The third layer of defense is a Strategic National Stockpile (SNS) that stores countermeasures and can deploy them anywhere in the country within twenty-four hours. The SNS is incredibly useful, but it is only as effective as the countermeasures in it. Despite warnings — including from myself — that we needed to develop countermeasures for coronavirus, when this one struck, the SNS had neither vaccines nor antivirals that could help.
These failures raise the obvious question of why this multi-layered defense failed. Part of the problem is with the CDC, which has some but not all responsibility for each of the three layers. The CIA also helps with intelligence gathering and disease monitoring. The FDA approves tests, so it is at least partly responsible. And the countermeasures that the SNS is supposed to deploy are procured by the Biomedical Advanced Research and Development Authority and developed by the NIH. Furthermore, the idea of the three layers of defense has not fully caught on within the government, and is virtually unknown to the public. One solution would be to have some higher-level entity within the government oversee pandemic preparedness government-wide, a step that has been recommended by the Bipartisan Commission on Biodefense (of which I am a member).

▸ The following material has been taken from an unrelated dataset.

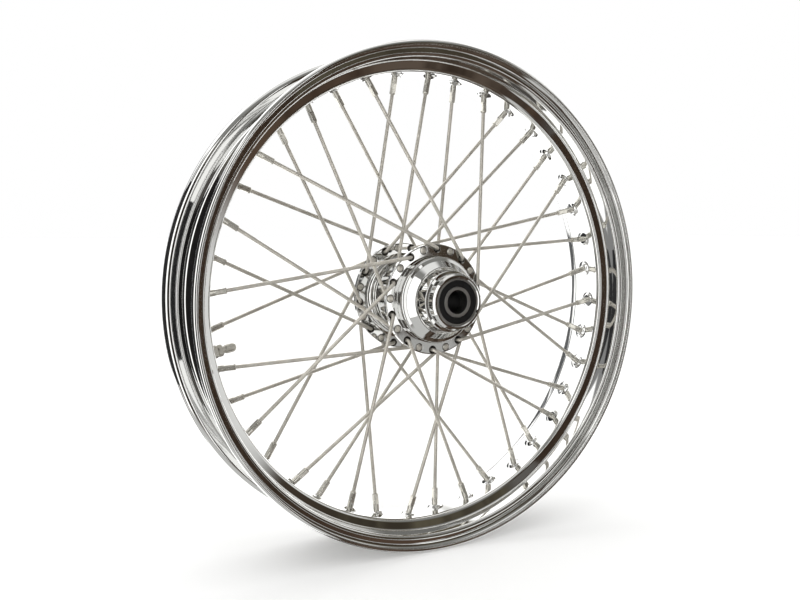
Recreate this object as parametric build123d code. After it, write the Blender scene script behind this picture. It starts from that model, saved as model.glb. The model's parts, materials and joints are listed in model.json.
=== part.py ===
"""Laced 21 inch front wheel for a motorcycle: rim, hub, forty spokes, bearings and valve.

Millimetres. The origin is the wheel's centre, on the axle line and midway between the rim's edges.
The wheel turns about Y. The bearing nose is on the -Y side and the brake side is on +Y. +Z is up.
Angles round the wheel are counted from +X towards +Z.
"""
from build123d import *
from math import cos, radians, sin, tan
import os

os.makedirs("parts", exist_ok=True)

# Rim: 21 x 3.50, rolled and welded steel with a dropped centre.
rim_radius = 281.0
rim_sheet = 2.2
flange_wall_y = 44.45
lip_outer_y = 56.65
lip_end_radius = 275.6
bead_seat_radius = 267.15
bead_seat_drop = 1.5
bead_seat_inner_y = 27.3
well_floor_y = 22.4
well_radius = 252.2

# Nipple seats pressed into the well.
nipple_seat_radius = 250.0
nipple_seat_y = 3.6
dimple_tip_radius = 6.2
dimple_reach = 7.0
dimple_base_radius = 10.6
nipple_hole_radius = 3.6

# Lacing: forty spokes, twenty to each hub flange, each crossing three others.
holes_per_flange = 20
first_hole_angle = 105.17
far_flange_lead = 9.0
lacing_lead = 54.0
spoke_radius = 2.0
elbow_radius = 3.8
hole_circle_radius = 56.5
spoke_hole_radius = 2.3
countersink_radius = 4.7
countersink_depth = countersink_radius - spoke_hole_radius
head_radius = 3.75
head_dome = 1.1
head_clearance = 0.15

# Nipples.
nipple_length = 20.0
nipple_radius = 3.4
nipple_bore_radius = 2.05
nipple_flat = 5.8
nipple_flats_length = 11.0
nipple_head_radius = 4.95

# Hub shell.
flange_radius = 61.8
flange_inner_y = 34.0
flange_outer_y = 39.6
barrel_radius = 42.0
barrel_fillet = 8.0
near_boss_radius = 48.3
near_end_y = 87.6
nose_radius = 31.0
rotor_boss_radius = 50.0
rotor_face_y = 62.0
rotor_pilot_radius = 28.1
far_end_y = 65.1
rotor_bolt_circle_radius = 41.275
rotor_hole_radius = 3.4
rotor_hole_depth = 18.0
rotor_hole_count = 5
hub_core_radius = 21.5

# Sealed ball bearings, 25.4 x 52 x 15.
axle_radius = 12.7
bearing_radius = 26.0
bearing_width = 15.0
bearing_recess = 1.1
race_inner_shoulder = 16.6
race_outer_shoulder = 22.3
ball_radius = 3.97
ball_circle_radius = 19.35
ball_count = 9
ball_clearance = 0.08
seal_seat_radius = 23.7
seal_thickness = 1.2
seal_lip_gap = 0.3
cage_inner_radius = 18.5
cage_outer_radius = 20.2
cage_width = 9.4

# Valve.
valve_angle = 191.3
valve_stem_radius = 3.85
valve_hole_radius = 4.15
valve_bore_radius = 2.6
valve_port_radius = 1.6
valve_foot_radius = 7.5
valve_foot_thickness = 3.0
grommet_thickness = 2.4
valve_washer_thickness = 1.2
valve_nut_flat = 12.0
valve_nut_thickness = 7.0
jam_nut_flat = 11.0
jam_nut_thickness = 4.6
jam_nut_start = 9.4
cap_start = 17.4
cap_length = 11.4
cap_radius = 4.6
stem_top = 26.0
core_depth = 11.4


def polar(radius, y, angle):
    return Vector(radius * cos(radians(angle)), y, radius * sin(radians(angle)))


def rounded_face(corners):
    """Face inside a closed outline of (x, y, corner radius) corners."""
    arcs = []
    for index, (x, y, radius) in enumerate(corners):
        here = Vector(x, y)
        back = (Vector(*corners[index - 1][:2]) - here).normalized()
        ahead = (Vector(*corners[(index + 1) % len(corners)][:2]) - here).normalized()
        if radius == 0:
            arcs.append((here, None, here))
            continue
        half_angle = radians(back.get_angle(ahead) / 2)
        reach = radius / tan(half_angle)
        bisector = (back + ahead).normalized()
        middle = here + bisector * (radius / sin(half_angle) - radius)
        arcs.append((here + back * reach, middle, here + ahead * reach))
    edges = []
    for index, (start, middle, end) in enumerate(arcs):
        edges.append(Edge.make_line(arcs[index - 1][2], start))
        if middle is not None:
            edges.append(Edge.make_three_point_arc(start, middle, end))
    return Face(Wire(edges))


def turned(corners):
    """Solid of revolution about Y from (radius, y) or (radius, y, corner radius) corners."""
    full = [corner if len(corner) == 3 else (corner[0], corner[1], 0) for corner in corners]
    return revolve(rounded_face(full), Axis.Y)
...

The failure of these three layers of defense is not the whole story. Covid-19 has also been a challenging virus, with asymptomatic infection and aerosol transmission, that wreaked havoc around the world. But the United States could and should have done better — and would have, had it deployed the three layers of defense. There is, however, some reason for hope, because the poor responses at the early stage of the pandemic, when Covid-19 could have been stopped, were operational rather than strategic failures. Each layer of defense can work in the future, with the proper improvements.
Going forward, America will have to be both more aggressive in doing its own monitoring and more skeptical of foreign claims about outbreaks, especially from authoritarian governments. The CDC must be reformed to focus more on communicable diseases rather than on behavioral challenges, and must work more effectively with the private sector on developing technologies such as tests. And America must do better at incorporating more nimble platforms in the SNS that can address a broad array of threats, rather than static countermeasures that require officials to correctly guess what the next pathogen might be.

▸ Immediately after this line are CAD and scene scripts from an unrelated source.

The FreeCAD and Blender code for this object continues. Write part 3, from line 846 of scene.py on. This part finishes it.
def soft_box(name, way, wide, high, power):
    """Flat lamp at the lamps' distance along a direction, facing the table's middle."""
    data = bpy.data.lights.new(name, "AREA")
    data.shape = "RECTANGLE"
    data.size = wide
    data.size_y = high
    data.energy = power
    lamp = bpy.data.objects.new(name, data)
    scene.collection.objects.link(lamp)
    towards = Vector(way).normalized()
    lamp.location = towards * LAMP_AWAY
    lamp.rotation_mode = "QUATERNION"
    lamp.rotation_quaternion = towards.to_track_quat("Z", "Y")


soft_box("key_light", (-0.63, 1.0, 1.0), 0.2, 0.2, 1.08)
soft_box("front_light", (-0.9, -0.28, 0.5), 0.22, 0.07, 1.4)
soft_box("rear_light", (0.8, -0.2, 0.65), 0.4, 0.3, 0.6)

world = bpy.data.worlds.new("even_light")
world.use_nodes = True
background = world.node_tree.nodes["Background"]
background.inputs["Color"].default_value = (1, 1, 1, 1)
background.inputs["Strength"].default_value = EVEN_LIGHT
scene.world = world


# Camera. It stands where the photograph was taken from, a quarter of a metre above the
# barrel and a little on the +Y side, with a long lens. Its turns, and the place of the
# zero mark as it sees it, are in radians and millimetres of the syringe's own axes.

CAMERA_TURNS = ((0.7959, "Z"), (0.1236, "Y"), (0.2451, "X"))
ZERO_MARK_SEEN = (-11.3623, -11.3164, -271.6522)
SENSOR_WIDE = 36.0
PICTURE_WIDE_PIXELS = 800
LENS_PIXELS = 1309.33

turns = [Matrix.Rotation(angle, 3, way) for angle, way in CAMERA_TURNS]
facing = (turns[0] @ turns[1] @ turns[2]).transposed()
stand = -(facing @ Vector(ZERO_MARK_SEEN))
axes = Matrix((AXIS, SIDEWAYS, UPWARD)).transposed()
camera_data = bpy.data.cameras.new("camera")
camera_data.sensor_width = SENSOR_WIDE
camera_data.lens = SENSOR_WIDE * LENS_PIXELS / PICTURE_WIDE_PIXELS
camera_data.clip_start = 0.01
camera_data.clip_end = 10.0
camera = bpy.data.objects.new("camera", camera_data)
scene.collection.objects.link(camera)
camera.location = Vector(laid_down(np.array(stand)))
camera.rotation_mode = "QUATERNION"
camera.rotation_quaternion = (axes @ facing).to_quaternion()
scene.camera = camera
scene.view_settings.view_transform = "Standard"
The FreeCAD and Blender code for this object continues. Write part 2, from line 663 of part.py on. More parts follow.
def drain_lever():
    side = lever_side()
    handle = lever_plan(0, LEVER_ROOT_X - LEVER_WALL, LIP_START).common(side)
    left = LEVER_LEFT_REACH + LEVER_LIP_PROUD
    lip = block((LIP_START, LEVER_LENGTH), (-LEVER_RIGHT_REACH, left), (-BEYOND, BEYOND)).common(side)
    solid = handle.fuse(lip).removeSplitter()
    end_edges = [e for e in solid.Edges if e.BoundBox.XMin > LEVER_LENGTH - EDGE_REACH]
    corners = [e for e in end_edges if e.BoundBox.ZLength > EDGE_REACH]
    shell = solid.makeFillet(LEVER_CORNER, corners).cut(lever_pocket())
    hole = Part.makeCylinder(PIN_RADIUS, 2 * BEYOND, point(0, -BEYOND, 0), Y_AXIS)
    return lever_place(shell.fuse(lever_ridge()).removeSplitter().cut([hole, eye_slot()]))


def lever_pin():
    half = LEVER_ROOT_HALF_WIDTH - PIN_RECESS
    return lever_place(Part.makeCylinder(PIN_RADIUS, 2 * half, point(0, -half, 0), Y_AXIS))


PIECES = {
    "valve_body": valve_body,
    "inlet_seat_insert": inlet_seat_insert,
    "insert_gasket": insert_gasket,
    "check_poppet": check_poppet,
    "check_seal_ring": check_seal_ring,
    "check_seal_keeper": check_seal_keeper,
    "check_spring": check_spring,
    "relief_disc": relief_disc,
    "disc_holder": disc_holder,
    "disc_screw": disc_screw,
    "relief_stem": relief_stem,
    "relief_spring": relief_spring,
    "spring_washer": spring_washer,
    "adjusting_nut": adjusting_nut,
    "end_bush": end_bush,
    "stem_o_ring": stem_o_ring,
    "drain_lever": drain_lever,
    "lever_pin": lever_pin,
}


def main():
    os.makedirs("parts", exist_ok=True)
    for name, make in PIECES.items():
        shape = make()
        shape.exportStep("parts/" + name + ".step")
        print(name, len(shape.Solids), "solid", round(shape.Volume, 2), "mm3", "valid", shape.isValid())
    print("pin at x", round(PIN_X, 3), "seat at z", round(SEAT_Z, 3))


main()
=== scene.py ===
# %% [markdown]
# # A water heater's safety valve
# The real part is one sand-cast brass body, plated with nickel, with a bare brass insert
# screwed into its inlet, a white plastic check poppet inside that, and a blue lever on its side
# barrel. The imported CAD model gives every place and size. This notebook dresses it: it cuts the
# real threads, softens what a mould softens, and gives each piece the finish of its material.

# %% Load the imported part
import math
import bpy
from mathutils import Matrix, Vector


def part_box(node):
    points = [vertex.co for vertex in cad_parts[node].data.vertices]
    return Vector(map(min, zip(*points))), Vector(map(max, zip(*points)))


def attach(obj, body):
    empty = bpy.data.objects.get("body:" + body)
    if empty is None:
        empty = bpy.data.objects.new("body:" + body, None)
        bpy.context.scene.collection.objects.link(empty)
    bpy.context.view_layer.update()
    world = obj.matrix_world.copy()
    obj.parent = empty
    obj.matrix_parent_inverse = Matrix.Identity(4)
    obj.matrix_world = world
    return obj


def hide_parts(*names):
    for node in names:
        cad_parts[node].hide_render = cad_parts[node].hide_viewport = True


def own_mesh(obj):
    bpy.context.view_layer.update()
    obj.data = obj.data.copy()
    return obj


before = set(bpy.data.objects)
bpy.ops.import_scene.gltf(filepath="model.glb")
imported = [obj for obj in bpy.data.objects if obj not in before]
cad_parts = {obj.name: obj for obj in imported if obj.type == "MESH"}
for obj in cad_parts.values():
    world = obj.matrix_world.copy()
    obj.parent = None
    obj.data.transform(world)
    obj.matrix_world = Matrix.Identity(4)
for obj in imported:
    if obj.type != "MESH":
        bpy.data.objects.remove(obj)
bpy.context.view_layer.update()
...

These are all achievable goals, and would go a long way to preventing the next pathogen from being as disruptive and deadly as this one has been. Defense is the best strategy in dealing with pandemic threats, and much more protective of our freedoms than extreme measures like lockdowns, mandates, and travel bans after the pandemic threat has emerged. To prepare for potential future outbreaks that may not come again for a generation, America should bolster these three existing defenses, rather than promote large-scale, freedom-diminishing strategies that would reshape the entire country.